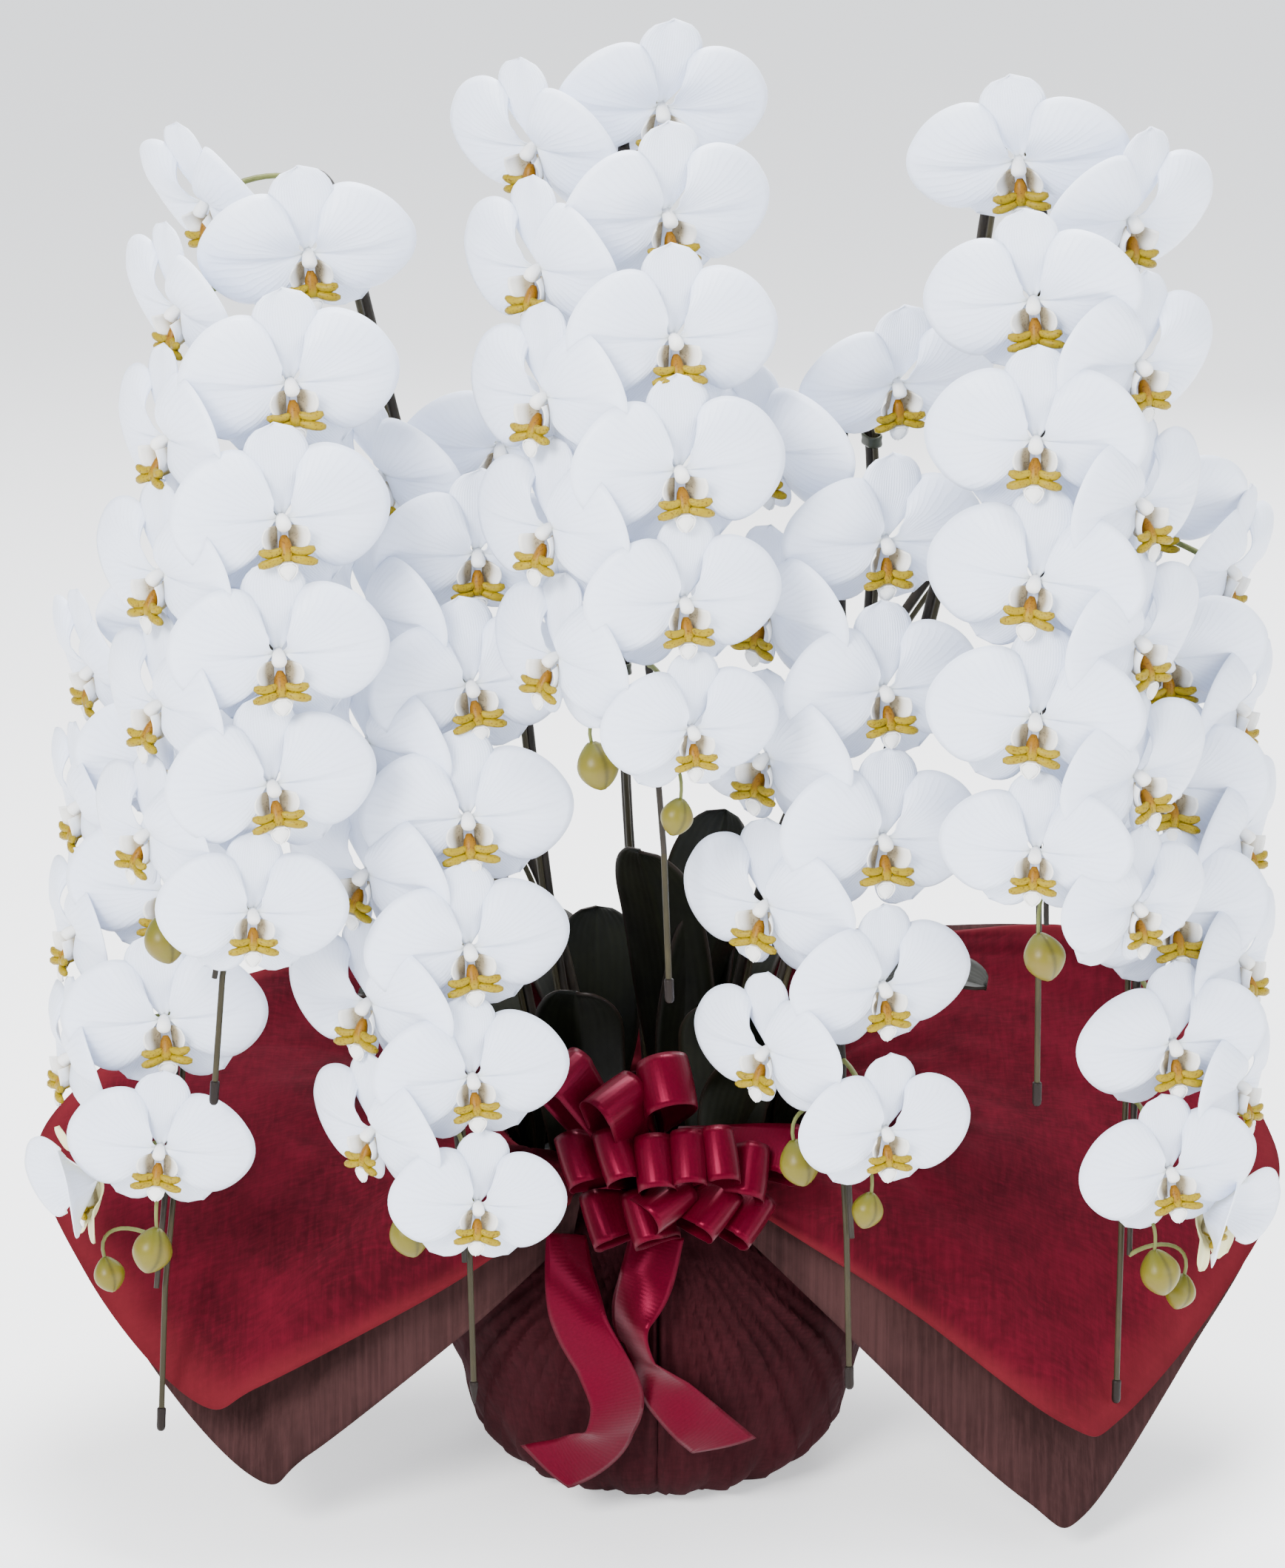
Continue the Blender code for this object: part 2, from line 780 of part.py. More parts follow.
def wire_foot(spike):
    """Where the wire enters the moss."""
    place = wire_place(spike, stem_path(spike), 0)
    return Vector((place.x, place.y, moss_height(place.x, place.y)))


def bloom_outline():
    """Half of a bloom's outline, from the top sepal's tip down to its lower edge, as (across, up)."""
    half, tall = BLOOM_SPAN / 2, BLOOM_HEIGHT / 2
    return (
        (0, 1.08 * tall),
        (0.30 * half, 0.88 * tall),
        (0.27 * half, 0.48 * tall),
        (0.70 * half, 0.74 * tall),
        (1.00 * half, 0.14 * tall),
        (0.70 * half, -0.64 * tall),
        (0, -0.90 * tall),
    )


def bloom_shell(place, face, size, surface):
    """A bloom as one closed star of petals, with its lip as the point in front."""
    side = Vector((-face.y, face.x, 0)).normalized()
    up = side.cross(face)
    half = bloom_outline()
    outline = [(-a, b) for a, b in half[::-1]][:-1] + list(half)[:-1]
    lip = place + (face * LIP_REACH - up * LIP_DROP) * size
    points = [lip, place - face * 0.5 * BLOOM_DEPTH]
    for across, rise in outline:
        back = 0.9 * BLOOM_DEPTH * abs(across) / BLOOM_SPAN
        points.append(place + (side * across + up * rise) * size - face * back)
    count = len(outline)
    faces = []
    for j in range(count):
        k = 2 + (j + 1) % count
        faces += [[0, 2 + j, k], [1, k, 2 + j]]
    return add_mesh("petals", points, faces, surface)


def pedicel(start, end, surface):
    """A thin stalk from inside the stem to the back of a bloom or bud."""
    out = (end - start).normalized()
    side = Vector((-out.y, out.x, 0)).normalized()
    return tube("pedicel", (start, end), side, (PEDICEL_RADIUS,) * 2, 3, surface)


def bloom_size(index):
    """Blooms get smaller towards the tip of the spike: index 0 is the last one."""
    return (0.88, 0.92, 0.96)[index] if index < 3 else 1.0


def bloom_face(spike, index):
    """The way a bloom looks: to its side of the spike, and nodding most at the crest."""
    side = spike.lowest * (1 if index % 2 == 0 else -1)
    from_crest = spike.blooms - 1 - index
    nod = radians(BLOOM_NOD + CREST_NOD * max(0, 1 - from_crest / CREST_BLOOMS))
    level = outward(GAZE_SHARE * (spike.turn + side * spike.fan))
    return level * cos(nod) - Vector((0, 0, sin(nod)))


def flower_shells(spike, path, petal, green):
    """The blooms, buds and stalks of one spike."""
    shells = []
    for index in range(spike.blooms):
        root = stem_point(path, path.length - spike.bare_tip - index * spike.pitch)
        side = spike.lowest * (1 if index % 2 == 0 else -1)
        level = outward(spike.turn + side * spike.fan)
        place = root + level * BLOOM_REACH - Vector((0, 0, BLOOM_DROP))
        face = bloom_face(spike, index)
        shells.append(bloom_shell(place, face, bloom_size(index), petal))
        shells.append(pedicel(root, place + face * 0.4 * BLOOM_DEPTH, green))
    for index in range(spike.buds):
        root = stem_point(path, path.length - spike.bare_tip + (index + 1) * BUD_PITCH)
        side = -spike.lowest * (1 if index % 2 == 0 else -1)
        size = BUD_SHRINK**index
        place = root + outward(spike.turn + side * spike.fan) * BUD_REACH * size
        place.z -= BUD_DROP
        shells.append(pedicel(root, place, green))
        shells.append(bud_shell(place, size, green))
    return shells


def bud_shell(place, size, green):
    """An egg-shaped bud that hangs from its stalk."""
    rings = []
    for share, width in ((0.1, 0.3), (-0.3, 0.66), (-0.65, 0.56), (-0.95, 0.12)):
        radius = width * BUD_LENGTH * size * 0.55
        middle = place + Vector((0, 0, share * BUD_LENGTH * size))
        rings.append([middle + radius * outward(72 * j) for j in range(5)])
    return add_mesh("bud", *sweep(rings), green)


def make_clip(name, stem, wire, surface):
    """An oval band round a stretch of the stem and its wire, each given by its two ends."""
    along = (stem[1] - stem[0]).normalized()
    middle = (stem[0] + stem[1]) / 2
    inner = (wire[0] + wire[1]) / 2 - middle
    inner -= along * inner.dot(along)
    side = along.cross(inner).normalized()
    rings = []
    for grow in (CLIP_SLACK, CLIP_SLACK + CLIP_WALL):
        for end in (-0.5, 0.5):
            ring = []
            for j in range(CLIP_SIDES):
                angle = 2 * pi * (j + 0.5) / CLIP_SIDES
                centre = middle + (inner if cos(angle) > 0 else Vector()) + along * end * CLIP_LENGTH
                radius = (STEM_RADIUS + grow) / cos(pi / CLIP_SIDES)
                ring.append(centre + radius * (inner.normalized() * cos(angle) + side * sin(angle)))
            rings.append(ring)
    order = (rings[0], rings[1], rings[3], rings[2])
    points = [p for ring in order for p in ring]
    faces = []
    for i in range(4):
        for j in range(CLIP_SIDES):
            k = (j + 1) % CLIP_SIDES
            low, high = CLIP_SIDES * i, CLIP_SIDES * ((i + 1) % 4)
            faces.append([low + j, low + k, high + k, high + j])
    add_mesh(name, points, faces, surface)


def make_spike(spike):
    petal = material("petal", PETAL_WHITE, 0.5)
    green = material("stem", STEM_GREEN, 0.55)
    path = stem_path(spike)
    side = arch_side(spike)
    places = path.stations(STEM_STATIONS)
    centres = [path.at(d) for d in places]
    radii = [STEM_RADIUS] * (STEM_STATIONS - 5)
    radii += [STEM_RADIUS + (STEM_TIP_RADIUS - STEM_RADIUS) * k / 6 for k in range(1, 7)]
    stem = tube("flower_spike_" + spike.name, centres, side, radii, STEM_SIDES, green)
    stem.data.materials.append(petal)
    flowers = join_shells("flowers_" + spike.name, flower_shells(spike, path, petal, green))
    boolean(stem, flowers, "UNION")

    wire = [wire_place(spike, path, d) for d in places]
    clip = material("clip", CLIP_GREEN, 0.4)
    for number, share in enumerate(CLIP_PLACES, 1):
        k = int(np.searchsorted(places, share * path.length))
        make_clip(f"spike_clip_{spike.name}_{number}", centres[k : k + 2], wire[k : k + 2], clip)
    foot = wire_foot(spike)
    down = (path.tangent(path.length) - Vector((0, 0, 1))).normalized()
    wire = [foot - Vector((0, 0, SOCKET_DEPTH)), foot] + wire + [wire[-1] + down * spike.wire_tail]
    coating = material("wire coating", WIRE_BROWN, 0.45)
    tube("support_wire_" + spike.name, wire, side, [WIRE_RADIUS] * len(wire), WIRE_SIDES, coating)
    relief = [WIRE_RADIUS + WIRE_RELIEF] * len(wire)
    space = tube("wire_space", wire, side, relief, WIRE_SIDES, coating)
    boolean(stem, join_shells("wire_space_" + spike.name, [space]), "DIFFERENCE")
    ends = [wire[-1] + down * CLEARANCE, wire[-1] + down * (CLEARANCE + CAP_LENGTH)]
    rubber = material("cap", CAP_BROWN, 0.5)
    tube("wire_cap_" + spike.name, ends, side, (CAP_RADIUS, CAP_RADIUS), 8, rubber)


# Leaves


def leaf_shell(crown, leaf, surface):
    """A strap leaf, narrow at the crown and widest past its middle, with a shallow trough."""
    level = outward(leaf.azimuth)
    side = Vector((-level.y, level.x, 0))
    place = crown.copy()
    rings = []
    for step in range(LEAF_STEPS + 1):
        share = step / LEAF_STEPS
        slope = radians(89 + (leaf.tip_slope - 89) * share**1.5)
        along = level * cos(slope) + Vector((0, 0, sin(slope)))
        above = along.cross(side).normalized()
        grown = LEAF_FOOT_SHARE + (1 - LEAF_FOOT_SHARE) * sin(min(share / 0.6, 1) * pi / 2) ** 1.5
        width = LEAF_WIDTH / 2 * grown
        if share > 0.8:
            width *= max(1 - ((share - 0.8) / 0.2) ** 2, 0.09) ** 0.5
        trough = above * LEAF_TROUGH * width
        under = place - above * LEAF_THICKNESS
        rings.append([place + side * width + trough, place, place - side * width + trough, under])
        place = place + along * leaf.length / LEAF_STEPS
    return add_mesh("leaf", *sweep(rings), surface)


def make_leaf_fan(spike):
    """A crown beside the stem's foot, with the plant's leaves growing from it."""
    surface = material("leaf", LEAF_GREEN, 0.35)
    out = sum((outward(leaf.azimuth) for leaf in spike.leaves), Vector()).normalized()
    crown = Vector(spike.route[0]) + out * CROWN_OFFSET
    crown.z = moss_height(crown.x, crown.y) + 0.5 * CROWN_RADIUS
    ends = [crown, crown + Vector((0, 0, CROWN_HEIGHT))]
    radii = (CROWN_RADIUS, 0.7 * CROWN_RADIUS)
    fan = tube("leaf_fan_" + spike.name, ends, Vector((1, 0, 0)), radii, 8, surface)
    leaves = []
    for number, leaf in enumerate(spike.leaves):
        root = crown + Vector((0, 0, 0.006 + 0.004 * number)) + outward(leaf.azimuth) * 0.002
        leaves.append(leaf_shell(root, leaf, surface))
    boolean(fan, join_shells("leaves_" + spike.name, leaves), "UNION")


def main():
    clear_scene()
    make_pot()
    make_moss()
    make_wrap()
    make_collars()
    ribbon = material("ribbon", RIBBON_RED, 0.35)
    make_tie(ribbon)
    make_bow(ribbon)
    make_tail("ribbon_tail_left", LEFT_TAIL, ribbon)
    make_tail("ribbon_tail_right", RIGHT_TAIL, ribbon)
    for spike in SPIKES:
        make_spike(spike)
        make_leaf_fan(spike)


main()
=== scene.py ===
"""A gift pot of white moth orchids: seven arching spikes, a wrapped pot, a flared collar and a satin bow.

Sizes are in metres. +Z is up, the blooms face -Y, and an azimuth turns from -Y towards +X.
"""

from math import atan2, cos, exp, pi, radians, sin, sqrt, tanh
from typing import NamedTuple

import bmesh
import bpy
import numpy as np
from bpy.props import FloatProperty, FloatVectorProperty, IntProperty, PointerProperty
from mathutils import Matrix, Vector


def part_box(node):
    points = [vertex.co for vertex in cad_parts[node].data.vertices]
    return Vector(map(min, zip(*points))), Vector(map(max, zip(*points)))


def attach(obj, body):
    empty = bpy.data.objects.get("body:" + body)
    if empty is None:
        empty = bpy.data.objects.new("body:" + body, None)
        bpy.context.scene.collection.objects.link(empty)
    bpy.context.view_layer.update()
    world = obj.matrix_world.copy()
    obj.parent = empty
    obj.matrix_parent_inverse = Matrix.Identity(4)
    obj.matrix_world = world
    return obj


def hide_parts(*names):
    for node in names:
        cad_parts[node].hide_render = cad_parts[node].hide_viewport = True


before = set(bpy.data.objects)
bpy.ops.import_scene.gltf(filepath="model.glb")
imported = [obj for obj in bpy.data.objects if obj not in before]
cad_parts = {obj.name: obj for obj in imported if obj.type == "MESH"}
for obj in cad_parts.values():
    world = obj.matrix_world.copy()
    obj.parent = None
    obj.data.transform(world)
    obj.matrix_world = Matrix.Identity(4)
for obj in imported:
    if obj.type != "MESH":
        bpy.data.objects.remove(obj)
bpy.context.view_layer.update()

bl_info = {
    "name": "Potted Orchid Looks",
    "version": (1, 0, 0),
    "blender": (4, 5, 0),
    "location": "3D View > Sidebar > Orchid",
    "description": "Dresses the potted orchid's solids with petals, leaves, cloth and ribbon",
    "category": "Add Mesh",
}

POT_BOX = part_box("ceramic_pot")
MOSS_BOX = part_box("growing_moss")

# Sizes that the solids share
POT_FLOOR = POT_BOX[0][2]
POT_TOP = POT_BOX[1][2]
POT_HEIGHT = POT_TOP - POT_FLOOR
POT_BASE_RADIUS = 0.064
POT_RIM_RADIUS = 0.112
POT_WALL = 0.007
MOSS_TOP = MOSS_BOX[1][2]
MOSS_DOME = 0.012
MOSS_EDGE = MOSS_TOP - MOSS_DOME
WRAP_BELLY_RADIUS = 0.131
WRAP_BELLY_HEIGHT = 0.100
WRAP_BASE_RADIUS = 0.070
NECK_RADIUS = 0.095
NECK_HEIGHT = 0.205
NECK_BAND = 0.016
TIE_HEIGHT = 0.013
COLLAR_SPACING = 0.0020
COLLAR_CLOTH = 0.0012
COLLAR_LIFT = 0.045
CLIP_PLACES = (0.2, 0.4)
CROWN_OFFSET = 0.022
CREST_BLOOMS = 4

# Petals are thinner here than in the solids
PETAL_THICKNESS = 0.0007

# How finely the pieces are divided
STEM_STEPS = 150
WIRE_STEPS = 120
LEAF_STEPS = 64
WRAP_COLUMNS = 320
WRAP_BASE_ROWS = 6
COLLAR_STEPS = 44
TAIL_STEPS = 60
BAND_STEPS = 160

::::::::

Problem to solve: Copy out precisely the lines that begin at the line containing "if empty is" and end at the line containing "bpy.data.objects.remove(obj)", including both; write nothing else.

Answer to this exercise:
    if empty is None:
        empty = bpy.data.objects.new("body:" + body, None)
        bpy.context.scene.collection.objects.link(empty)
    bpy.context.view_layer.update()
    world = obj.matrix_world.copy()
    obj.parent = empty
    obj.matrix_parent_inverse = Matrix.Identity(4)
    obj.matrix_world = world
    return obj


def hide_parts(*names):
    for node in names:
        cad_parts[node].hide_render = cad_parts[node].hide_viewport = True


before = set(bpy.data.objects)
bpy.ops.import_scene.gltf(filepath="model.glb")
imported = [obj for obj in bpy.data.objects if obj not in before]
cad_parts = {obj.name: obj for obj in imported if obj.type == "MESH"}
for obj in cad_parts.values():
    world = obj.matrix_world.copy()
    obj.parent = None
    obj.data.transform(world)
    obj.matrix_world = Matrix.Identity(4)
for obj in imported:
    if obj.type != "MESH":
        bpy.data.objects.remove(obj)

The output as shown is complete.